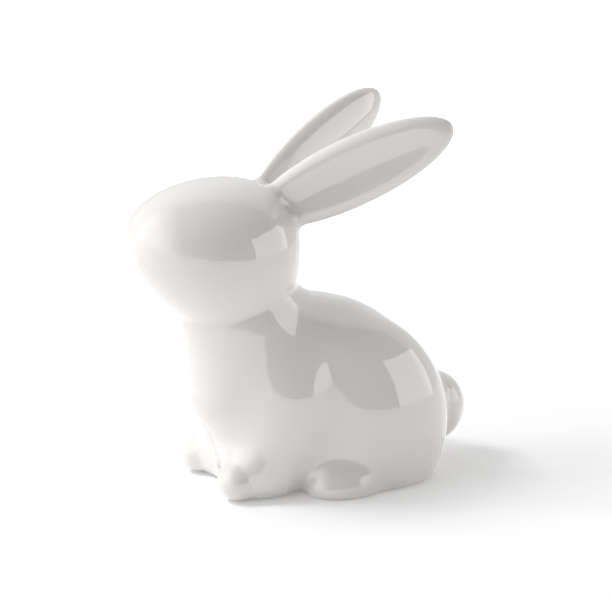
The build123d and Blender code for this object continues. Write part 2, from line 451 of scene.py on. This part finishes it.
cut(lambda p: p[:, 0], (), None, outer=False)
cut(lambda p: -neck_form(p), (TORSO,), HEAD)
cut(seated(ear_form, head_form), (HEAD,), EAR)
cut(seated(leg_form, torso_form), (TORSO,), LEG)
cut(seated(foot_form, lower_form), (TORSO, LEG, LEG + 1), FOOT)
cut(seated(tail_form, torso_form), (TORSO,), TAIL)


def strays_of(part):
    """The faces of a piece that don't hang together with most of it."""
    chosen = np.flatnonzero(labels == part)
    parent = np.arange(len(points))

    def root(i):
        while parent[i] != i:
            parent[i] = parent[parent[i]]
            i = parent[i]
        return i
    for t in triangles[chosen]:
        a, b, c = root(t[0]), root(t[1]), root(t[2])
        parent[b] = a
        parent[root(c)] = a
    roots = np.array([root(t[0]) for t in triangles[chosen]])
    groups, counts = np.unique(roots, return_counts=True)
    return chosen[roots != groups[counts.argmax()]]


for part in range(1, len(NAMES)):
    labels[strays_of(part)] = HEAD if part in (EAR, EAR + 1) else TORSO


def loops_of(faces):
    """The open edges of some faces as closed rings of points."""
    known = set(map(tuple, edges_of(faces).tolist()))
    after = {a: b for a, b in known if (b, a) not in known}
    rings = []
    while after:
        start, now = after.popitem()
        ring = [start]
        while now != start:
            ring.append(now)
            now = after.pop(now)
        rings.append(ring)
    return rings


def capped(ring, carrier):
    """Closes a ring with a sheet on the carrier, facing out of the ring's own piece."""
    global points
    rim = points[ring]
    centre = rim.mean(0)
    sheets = [settled(carrier, centre + (rim - centre) * share) for share in ring_shares]
    new = np.concatenate(sheets + [settled(carrier, centre[None, :])])
    new[:, 2] = np.maximum(new[:, 2], 0)
    base = len(points)
    points = np.concatenate([points, new])
    count = len(ring)
    hub = base + len(sheets) * count
    rows = [list(ring)] + [list(range(start, start + count)) for start in range(base, hub, count)]
    faces = []
    for outer, inner in zip(rows, rows[1:]):
        for k in range(count):
            n = (k + 1) % count
            faces.append((outer[n], outer[k], inner[k]))
            faces.append((outer[n], inner[k], inner[n]))
    for k in range(count):
        faces.append((rows[-1][(k + 1) % count], rows[-1][k], hub))
    return np.array(faces, int)


skin_count = len(points)
carriers = {HEAD: neck_form, EAR: head_form, EAR + 1: head_form, LEG: torso_form, LEG + 1: torso_form,
            FOOT: lower_form, FOOT + 1: lower_form, TAIL: torso_form}
caps = {}
for part, carrier in carriers.items():
    own = np.isin(labels, (HEAD, EAR, EAR + 1) if part == HEAD else (part,))
    caps[part] = np.concatenate([capped(ring, carrier) for ring in loops_of(triangles[own])])

shift = -(points[:skin_count, 1].min() + points[:skin_count, 1].max()) / 2
normals = gradient(skin_form, points)
normals /= np.maximum(np.linalg.norm(normals, axis=1), fine)[:, None]


def sheets_of(part):
    """A piece's glazed skin, then the sheets that close it at its seams."""
    sheets = [triangles[labels == part]]
    if part == TORSO:
        sheets += [caps[p][:, ::-1] for p in carriers if p not in (EAR, EAR + 1)]
    else:
        sheets.append(caps[part])
    if part == HEAD:
        sheets += [caps[EAR][:, ::-1], caps[EAR + 1][:, ::-1]]
    return sheets


# Glaze and the bare clay under it

def material(name):
    made = bpy.data.materials.new(name)
    made.use_nodes = True
    return made, made.node_tree, made.node_tree.nodes["Principled BSDF"]


def noise(tree, scale, detail):
    place = tree.nodes.new("ShaderNodeTexCoord")
    cloud = tree.nodes.new("ShaderNodeTexNoise")
    cloud.inputs["Scale"].default_value = scale
    cloud.inputs["Detail"].default_value = detail
    tree.links.new(place.outputs["Object"], cloud.inputs["Vector"])
    return cloud.outputs["Fac"]


def ramp(tree, value, start, start_colour, end, end_colour):
    colours = tree.nodes.new("ShaderNodeValToRGB")
    colours.color_ramp.elements[0].position = start
    colours.color_ramp.elements[0].color = start_colour
    colours.color_ramp.elements[1].position = end
    colours.color_ramp.elements[1].color = end_colour
    tree.links.new(value, colours.inputs["Fac"])
    return colours.outputs["Color"]


def bump(tree, height, strength, distance):
    relief = tree.nodes.new("ShaderNodeBump")
    relief.inputs["Strength"].default_value = strength
    relief.inputs["Distance"].default_value = distance
    tree.links.new(height, relief.inputs["Height"])
    return relief.outputs["Normal"]


thick_glaze = (0.880, 0.856, 0.832, 1)
thin_glaze = (0.900, 0.880, 0.860, 1)
dark_clay = (0.62, 0.58, 0.52, 1)
pale_clay = (0.80, 0.77, 0.71, 1)

glaze, tree, shader = material("white_glaze")
pooling = noise(tree, scale=55.0, detail=2.0)
flow = noise(tree, scale=90.0, detail=1.0)
tint = ramp(tree, pooling, start=0.3, start_colour=thick_glaze, end=0.7, end_colour=thin_glaze)
wave = bump(tree, flow, strength=0.05, distance=0.0006)
tree.links.new(tint, shader.inputs["Base Color"])
tree.links.new(wave, shader.inputs["Normal"])
tree.links.new(wave, shader.inputs["Coat Normal"])
shader.inputs["Roughness"].default_value = 0.06
shader.inputs["IOR"].default_value = 1.6
shader.inputs["Coat Weight"].default_value = 1.0
shader.inputs["Coat Roughness"].default_value = 0.02
shader.inputs["Coat IOR"].default_value = 1.6

clay, tree, shader = material("bare_clay")
grain = noise(tree, scale=900.0, detail=4.0)
tint = ramp(tree, grain, start=0, start_colour=dark_clay, end=1, end_colour=pale_clay)
tree.links.new(tint, shader.inputs["Base Color"])
tree.links.new(bump(tree, grain, strength=0.3, distance=0.0002), shader.inputs["Normal"])
shader.inputs["Roughness"].default_value = 0.75


def placed(name, data):
    made = bpy.data.objects.new(name, data)
    bpy.context.scene.collection.objects.link(made)
    return made


def build(part):
    sheets = sheets_of(part)
    faces = np.concatenate(sheets)
    patch = len(sheets[0])
    used, compact = np.unique(faces, return_inverse=True)
    compact = compact.reshape(faces.shape)
    mesh = bpy.data.meshes.new(NAMES[part])
    place = (points[used] + (0, shift, 0)) * MM
    mesh.from_pydata(place.tolist(), [], compact.tolist())
    mesh.update()
    mesh.shade_smooth()
    flat = facing(points, faces)
    flat = flat / np.maximum(np.linalg.norm(flat, axis=1), fine)[:, None]
    corner = np.repeat(flat[:, None, :], 3, axis=1)
    corner[:patch] = normals[faces[:patch]]
    mesh.normals_split_custom_set(corner.reshape(-1, 3).tolist())
    mesh.materials.append(glaze)
    mesh.materials.append(clay)
    height = points[faces][:, :, 2].max(1)
    deep = glaze_form(points[faces].mean(1)) < -wall / 2
    bare = ((height < probe) & (flat[:, 2] < -level_share)) | deep
    mesh.polygons.foreach_set("material_index", bare.astype(np.int32))
    piece = placed("glazed_" + NAMES[part], mesh)
    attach(piece, "root")
    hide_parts(NAMES[part])


for part in range(len(NAMES)):
    build(part)

# Camera: angles in degrees, its distance in metres, its aim in the rabbit's millimetres

view_turn = 66.0
view_rise = 15.7
view_distance = 0.9
aim_reach = 2.0
aim_rise = 51.0
aim = Vector((0, (shift - aim_reach) * MM, aim_rise * MM))


def direction(turn, rise):
    """The way from the rabbit to a place, by its turn from the front toward the rabbit's left and its rise."""
    turned = math.radians(turn)
    raised = math.radians(rise)
    level = math.cos(raised)
    return Vector((math.sin(turned) * level, -math.cos(turned) * level, math.sin(raised)))


to_camera = direction(view_turn, view_rise)
camera = bpy.data.cameras.new("camera")
camera.sensor_width = 36.0
camera.lens = 182.0
camera.clip_start = 0.01
eye = placed("camera", camera)
eye.location = aim + to_camera * view_distance
eye.rotation_euler = (-to_camera).to_track_quat("-Z", "Y").to_euler()
bpy.context.scene.camera = eye

# Paper floor, in metres, which glows more with distance until it is as white as the background

floor_reach = 0.6
floor_gap = 0.00002
white_from = 0.13
white_to = 0.34
near_glow = 0.2
far_glow = 0.8
glossy_glow = 0.25

paper, tree, shader = material("paper")
nodes = tree.nodes
shader.inputs["Base Color"].default_value = (0.92, 0.92, 0.92, 1)
shader.inputs["Roughness"].default_value = 0.8
shader.inputs["Specular IOR Level"].default_value = 0.0
shader.inputs["Emission Color"].default_value = (1, 1, 1, 1)
path = nodes.new("ShaderNodeLightPath")
place = nodes.new("ShaderNodeTexCoord")
distance = nodes.new("ShaderNodeVectorMath")
distance.operation = "LENGTH"
fade = nodes.new("ShaderNodeMapRange")
fade.inputs["From Min"].default_value = white_from
fade.inputs["From Max"].default_value = white_to
fade.inputs["To Min"].default_value = near_glow
fade.inputs["To Max"].default_value = far_glow
seen = nodes.new("ShaderNodeMath")
seen.operation = "MULTIPLY"
mirror_glow = nodes.new("ShaderNodeMath")
mirror_glow.operation = "MULTIPLY_ADD"
mirror_glow.inputs[1].default_value = glossy_glow
tree.links.new(place.outputs["Object"], distance.inputs[0])
tree.links.new(distance.outputs["Value"], fade.inputs["Value"])
tree.links.new(path.outputs["Is Camera Ray"], seen.inputs[0])
tree.links.new(fade.outputs["Result"], seen.inputs[1])
tree.links.new(path.outputs["Is Glossy Ray"], mirror_glow.inputs[0])
tree.links.new(seen.outputs["Value"], mirror_glow.inputs[2])
tree.links.new(mirror_glow.outputs["Value"], shader.inputs["Emission Strength"])

floor_mesh = bpy.data.meshes.new("floor")
corners = [(-floor_reach, -floor_reach, 0), (floor_reach, -floor_reach, 0),
           (floor_reach, floor_reach, 0), (-floor_reach, floor_reach, 0)]
floor_mesh.from_pydata(corners, [], [(0, 1, 2, 3)])
floor_mesh.materials.append(paper)
floor = placed("floor", floor_mesh)
floor.location = (0, 0, -floor_gap)


# Lights, in metres, degrees and watts

def softbox(name, turn_right, rise, distance, width, height, power):
    """A rectangular light that looks at the rabbit, placed by its turn right of the camera."""
    way = direction(view_turn + turn_right, rise)
    light = bpy.data.lights.new(name, "AREA")
    light.shape = "RECTANGLE"
    light.size = width
    light.size_y = height
    light.energy = power
    lamp = placed(name, light)
    lamp.location = aim + way * distance
    lamp.rotation_euler = way.to_track_quat("Z", "Y").to_euler()
    return lamp


softbox("softbox_right", turn_right=83, rise=9.5, distance=1.0, width=1.02, height=0.52, power=2.1)
key = softbox("key", turn_right=-95, rise=52, distance=1.0, width=0.3, height=0.3, power=3.9)
key.visible_glossy = False

# The room that the glaze reflects, and the white behind the rabbit

dark_room = (0.21, 0.205, 0.198, 1)
left_room = (1.58, 1.58, 1.60, 1)
behind = (0.76, 0.76, 0.76, 1)
black = (0, 0, 0, 1)
white = (1, 1, 1, 1)
level_back = Vector((-to_camera.x, -to_camera.y, 0)).normalized()
level_left = Vector((to_camera.y, -to_camera.x, 0)).normalized()

world = bpy.data.worlds.new("world")
world.use_nodes = True
bpy.context.scene.world = world
tree = world.node_tree
nodes = tree.nodes
sight = nodes.new("ShaderNodeTexCoord")


def by_direction(way, start, start_colour, end, end_colour):
    """A colour that changes with how far a ray points along a level direction."""
    along = nodes.new("ShaderNodeVectorMath")
    along.operation = "DOT_PRODUCT"
    along.inputs[1].default_value = way
    tree.links.new(sight.outputs["Generated"], along.inputs[0])
    return ramp(tree, along.outputs["Value"], start, start_colour, end, end_colour)


room_mix = nodes.new("ShaderNodeMixRGB")
room_mix.inputs["Color2"].default_value = behind
at_back = by_direction(level_back, start=0.08, start_colour=black, end=0.3, end_colour=white)
at_front = by_direction(level_left, start=0.28, start_colour=dark_room, end=0.72, end_colour=left_room)
tree.links.new(at_back, room_mix.inputs["Fac"])
tree.links.new(at_front, room_mix.inputs["Color1"])
room = nodes.new("ShaderNodeBackground")
tree.links.new(room_mix.outputs["Color"], room.inputs["Color"])
backdrop = nodes.new("ShaderNodeBackground")
backdrop.inputs["Color"].default_value = white
path = nodes.new("ShaderNodeLightPath")
mix = nodes.new("ShaderNodeMixShader")
tree.links.new(path.outputs["Is Camera Ray"], mix.inputs["Fac"])
tree.links.new(room.outputs["Background"], mix.inputs[1])
tree.links.new(backdrop.outputs["Background"], mix.inputs[2])
tree.links.new(mix.outputs["Shader"], nodes["World Output"].inputs["Surface"])

bpy.context.scene.view_settings.view_transform = "Standard"
bpy.context.view_layer.update()
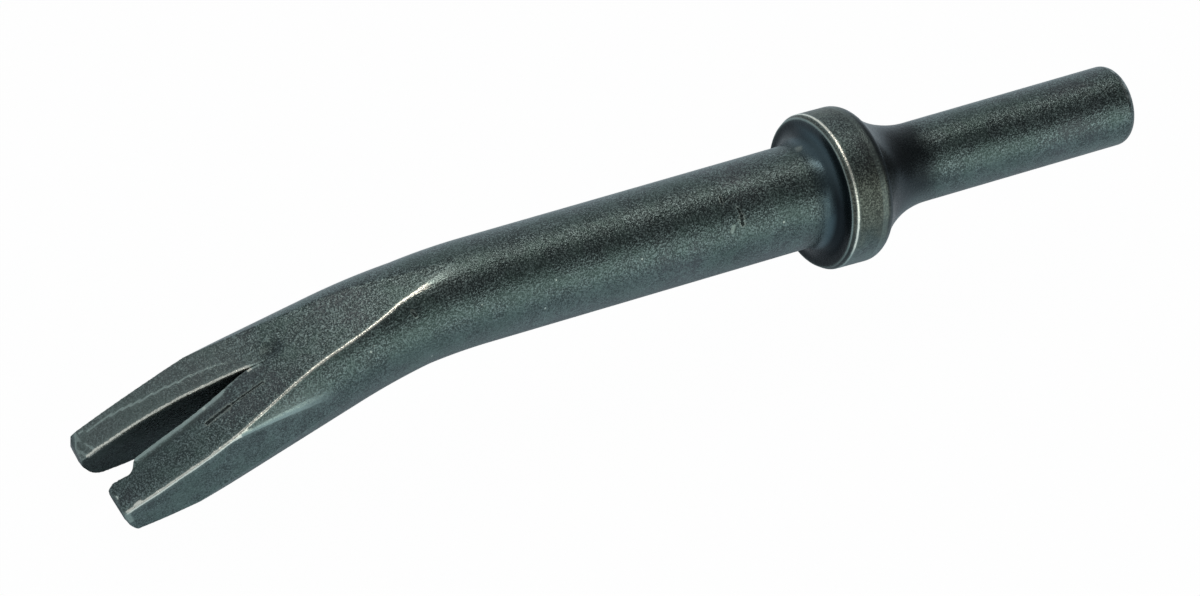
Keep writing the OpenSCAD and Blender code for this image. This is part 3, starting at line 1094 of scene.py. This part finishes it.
def soft_lamp(name, place, along, wide, high, level, colour):
    """Area lamp that faces the bit; its level is the brightness that a white mirror would show."""
    data = bpy.data.lights.new(name, "AREA")
    data.shape = "RECTANGLE"
    data.size, data.size_y = wide, high
    data.energy = level * pi * wide * high
    data.color = colour
    lamp = bpy.data.objects.new(name, data)
    away = (Vector(place) - centre).normalized()
    along = Vector(along)
    along = (along - away * along.dot(away)).normalized()
    across = away.cross(along)
    lamp.matrix_world = Matrix.Translation(place) @ Matrix((along, across, away)).transposed().to_4x4()
    bpy.context.scene.collection.objects.link(lamp)
    print(name, "gives", round(data.energy, 3), "W")


soft_lamp("overhead_strip", (-0.04, 0.175, 0.50), along=(0.56, 0.15, 0.0), wide=0.60, high=0.095,
          level=3.6, colour=(1.0, 0.97, 0.91))
soft_lamp("front_card", (0.17, -0.53, 0.18), along=(1.0, 0.1, 0.0), wide=0.75, high=0.44,
          level=0.98, colour=(0.90, 1.0, 0.97))
soft_lamp("left_card", (-0.22, -0.46, 0.25), along=(1.0, -0.1, -0.1), wide=0.30, high=0.46,
          level=0.42, colour=(0.92, 1.0, 0.98))

# %% [markdown]
# The room behind the camera is a dim bluish grey. It is brighter towards the back and the left, where
# the top of the claw looks, and darkest to the right, where the neck looks. The camera itself sees
# plain white.

# %% Room
dark_level, pale_level = 0.16, 0.62
world = bpy.data.worlds.new("room")
bpy.context.scene.world = world
room = Finish(world)
seen = room.node("ShaderNodeLightPath", {}, {}, "Is Camera Ray")
sky = room.node("ShaderNodeTexCoord", {}, {}, "Generated")
lean = room.node("ShaderNodeVectorMath", {"operation": "DOT_PRODUCT"}, {0: sky, 1: (-0.5, 0.7, -0.5)},
                 "Value")
dark = room.node("ShaderNodeBackground", {}, {"Color": (0.92, 0.96, 1.0, 1.0), "Strength": dark_level})
pale = room.node("ShaderNodeBackground", {}, {"Color": (0.88, 0.95, 1.0, 1.0), "Strength": pale_level})
dim = room.node("ShaderNodeMixShader", {}, {0: lean.ramp(-0.6, 0.5), 1: dark, 2: pale})
white = room.node("ShaderNodeBackground", {}, {"Color": (1.0, 1.0, 1.0, 1.0), "Strength": 1.0})
mixed = room.node("ShaderNodeMixShader", {}, {0: seen, 1: dim, 2: white})
room.node("ShaderNodeOutputWorld", {}, {"Surface": mixed})
print("room levels", dark_level, "to", pale_level)
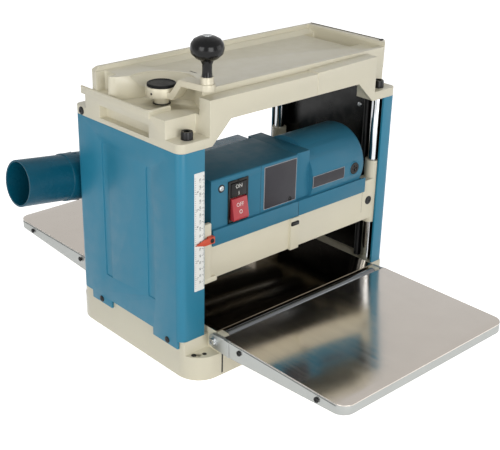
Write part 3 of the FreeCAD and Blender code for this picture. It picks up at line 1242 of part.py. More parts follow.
def switch():
    """The switch body in the cover's opening, its ON button and its OFF paddle."""
    face = -SWITCH_FACE
    half = S.switch_width / 2
    low, high = S.switch_low, S.switch_high
    skin, bezel = S.switch_shell, S.switch_bezel
    body = box(spread_at(S.switch_x, half), (face, face + S.switch_depth), (low, high))
    rim = box(spread_at(S.switch_x, half + bezel), (face - skin, face), (low - bezel, high + bezel))
    seat = face + skin
    floor = seat + S.button_travel * 2
    cavity = box(spread_at(S.switch_x, half - skin), (face - skin - 1, floor), (low + skin, high - skin))
    keep("switch_body", cut(fuse(body, rim), cavity))

    x = spread_at(S.switch_x, half - skin - 2 * S.free_gap)
    split = (low + high) / 2 + skin * 3
    top = high - skin - 2 * S.free_gap
    front = face - skin * 1.5
    keep("on_button", box(x, (front, seat), (split + skin, top)))
    foot = low + skin + 2 * S.free_gap
    toe = face - S.paddle_reach
    paddle = [(toe, foot + skin * 2), (toe + skin, foot), (seat, foot), (seat, split), (front - skin, split)]
    pivot = rod("X", (seat, split), x, skin - S.free_gap)
    keep("off_paddle", fuse(prism("YZ", paddle, x), pivot))


# ---- dust hood ------------------------------------------------------------------------------------------

def dust_hood():
    x = spread(HOOD_HALF)
    near = PANEL_FRONT
    back = HOOD_BACK
    low = S.panel_top - 3 * S.panel_wall
    crown = S.nozzle_z - 5
    wall = S.hood_wall
    profile = [(near, low), (back, low + wall * 2), (back, crown), (near + wall * 4, crown),
               (near, S.carriage_top)]
    shell = prism("YZ", profile, x, [((2, 3), wall * 2)])
    inner = [(near - 1, low + wall), (back - wall, low + wall * 3), (back - wall, crown - wall),
             (near + wall * 4, crown - wall), (near - 1, S.carriage_top - wall)]
    hollow = prism("YZ", inner, (x[0] + wall, x[1] - wall))
    outer_radius = S.nozzle_radius
    bore = outer_radius - S.nozzle_wall
    turn = Rotation(Vector(0, 1, 0), -90 + number(S.nozzle_tilt))
    reach = S.nozzle_length
    shoulder = reach - S.nozzle_free
    pipe_profile = [(0, -outer_radius), (S.nozzle_root, -outer_radius), (S.nozzle_root, shoulder)]
    pipe_profile += [(outer_radius, shoulder), (outer_radius, reach), (0, reach)]
    pipe = turned("Z", (0, 0), 0, pipe_profile)
    start = -S.nozzle_inlet
    passage = turned("Z", (0, 0), 0, [(0, start), (bore, start), (bore, reach + 1), (0, reach + 1)])
    for tube in (pipe, passage):
        place(tube, x[0], NOZZLE_Y, S.nozzle_z, turn)
    keep("dust_hood", cut(fuse(shell, pipe), hollow, passage))


# ---- the whole machine ------------------------------------------------------------------------------------

def build():
    base_casting()
    table_sheet()
    base_rollers()
    columns()
    leaf("front", -1)
    leaf("rear", 1)
    hinge_bolts()
    side_cover("left", -1, S.flange_left)
    side_cover("right", 1, S.flange_right)
    cover_screws()
    scale_plate()
    top_frame()
    top_tray()
    lift_screws()
    lift_nuts()
    crank()
    head_casting()
    depth_pointer()
    cutter_drum()
    feed_rollers()
    motor()
    drive_belt()
    switch_cover()
    switch()
    head_screws()
    dust_hood()


def export():
    doc.recompute()
    for item in doc.Objects:
        if "Invalid" in item.State or "Error" in item.State:
            raise RuntimeError(f"{item.Name} ({item.Label}) did not compute: {item.State}")
    os.makedirs("parts", exist_ok=True)
    for piece in pieces:
        shape = piece.Shape
        if shape.isNull() or not shape.isValid() or not shape.Solids:
            raise RuntimeError(f"{piece.Label} has no valid solid")
        shape.exportStep(f"parts/{piece.Label}.step")
        print(f"{piece.Label}: {len(shape.Solids)} solid(s), {shape.Volume / 1000:.1f} cm3")


build()
export()
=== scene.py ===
import json
import math
import bmesh
import bpy
import numpy as np
from mathutils import Matrix, Vector

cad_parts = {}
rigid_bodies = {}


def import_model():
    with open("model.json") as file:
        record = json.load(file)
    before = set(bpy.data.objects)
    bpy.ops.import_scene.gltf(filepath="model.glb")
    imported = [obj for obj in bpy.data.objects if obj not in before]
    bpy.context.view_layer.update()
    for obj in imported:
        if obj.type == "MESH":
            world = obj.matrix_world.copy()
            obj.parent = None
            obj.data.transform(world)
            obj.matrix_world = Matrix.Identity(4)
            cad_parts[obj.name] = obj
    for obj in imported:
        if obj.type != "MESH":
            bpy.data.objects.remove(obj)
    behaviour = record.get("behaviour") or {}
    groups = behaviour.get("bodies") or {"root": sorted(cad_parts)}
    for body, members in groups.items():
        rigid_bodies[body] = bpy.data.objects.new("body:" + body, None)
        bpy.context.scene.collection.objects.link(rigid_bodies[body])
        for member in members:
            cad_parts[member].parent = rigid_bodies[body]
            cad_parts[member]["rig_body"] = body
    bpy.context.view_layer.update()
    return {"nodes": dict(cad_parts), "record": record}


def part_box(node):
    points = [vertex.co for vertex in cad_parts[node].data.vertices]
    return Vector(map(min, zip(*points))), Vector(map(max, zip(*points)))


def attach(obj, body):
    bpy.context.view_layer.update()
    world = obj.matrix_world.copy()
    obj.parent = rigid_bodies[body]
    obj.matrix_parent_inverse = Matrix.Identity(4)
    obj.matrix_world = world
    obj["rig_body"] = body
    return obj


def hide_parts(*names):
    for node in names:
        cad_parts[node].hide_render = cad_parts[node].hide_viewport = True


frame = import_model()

# A portable thickness planer: cast top frame and base, moulded covers, steel tables.
# The frame gives every place and size in metres; the finishes and the small trim are made here.

scene = bpy.context.scene
nodes = frame["nodes"]
slotOf = {row["node"]: row["material_slot"] for row in frame["record"]["subparts"]}
bodyOf = {name: node["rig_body"] for name, node in nodes.items()}
mm = 0.001


# camera, lamps and surroundings

cameraSettings = {
    "place": (-0.9649, -1.0499, 0.7739),
    "azimuth": -41.0,      # degrees round the vertical, 0 looks along +Y
    "elevation": 24.22,
    "roll": 0.386,
    "lens": 71.459,
    "shiftX": 0.0745,
    "shiftY": 0.0053,
}

lightSettings = {
    "skyStrength": 0.16,     # on rough surfaces
    "skyInGloss": 0.75,      # in reflections
    "backdrop": 1.0,         # seen directly
    "floorShade": 0.86,
    "floorGlow": 0.84,       # what the floor adds where it is seen directly
    "floorSize": 14.0, "floorHeight": -0.0005,
    "lamps": {               # place, height of the point aimed at, size, power, seen in reflections
        "key": ((-0.9, -2.8, 0.8), 0.25, 1.6, 38.0, True),
        "left": ((-2.6, -0.6, 0.9), 0.25, 1.4, 25.0, True),
        "fill": ((2.2, -2.2, 0.8), 0.25, 2.0, 18.0, True),
        "back": ((1.3, 2.8, 0.5), 0.25, 2.0, 10.0, False),
        "top": ((0.0, 0.1, 2.6), 0.4, 1.6, 15.0, False),
    },
}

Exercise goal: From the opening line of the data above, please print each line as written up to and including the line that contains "labels[strays_of(part)] = HEAD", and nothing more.

Task solution:
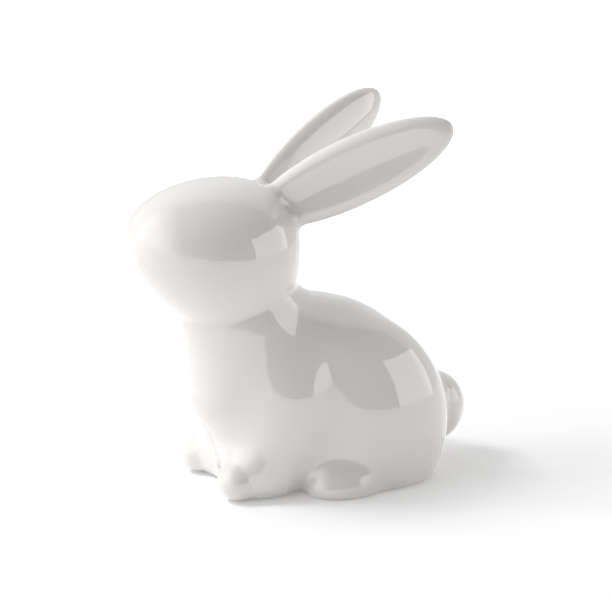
The build123d and Blender code for this object continues. Write part 2, from line 451 of scene.py on. This part finishes it.
cut(lambda p: p[:, 0], (), None, outer=False)
cut(lambda p: -neck_form(p), (TORSO,), HEAD)
cut(seated(ear_form, head_form), (HEAD,), EAR)
cut(seated(leg_form, torso_form), (TORSO,), LEG)
cut(seated(foot_form, lower_form), (TORSO, LEG, LEG + 1), FOOT)
cut(seated(tail_form, torso_form), (TORSO,), TAIL)


def strays_of(part):
    """The faces of a piece that don't hang together with most of it."""
    chosen = np.flatnonzero(labels == part)
    parent = np.arange(len(points))

    def root(i):
        while parent[i] != i:
            parent[i] = parent[parent[i]]
            i = parent[i]
        return i
    for t in triangles[chosen]:
        a, b, c = root(t[0]), root(t[1]), root(t[2])
        parent[b] = a
        parent[root(c)] = a
    roots = np.array([root(t[0]) for t in triangles[chosen]])
    groups, counts = np.unique(roots, return_counts=True)
    return chosen[roots != groups[counts.argmax()]]


for part in range(1, len(NAMES)):
    labels[strays_of(part)] = HEAD if part in (EAR, EAR + 1) else TORSO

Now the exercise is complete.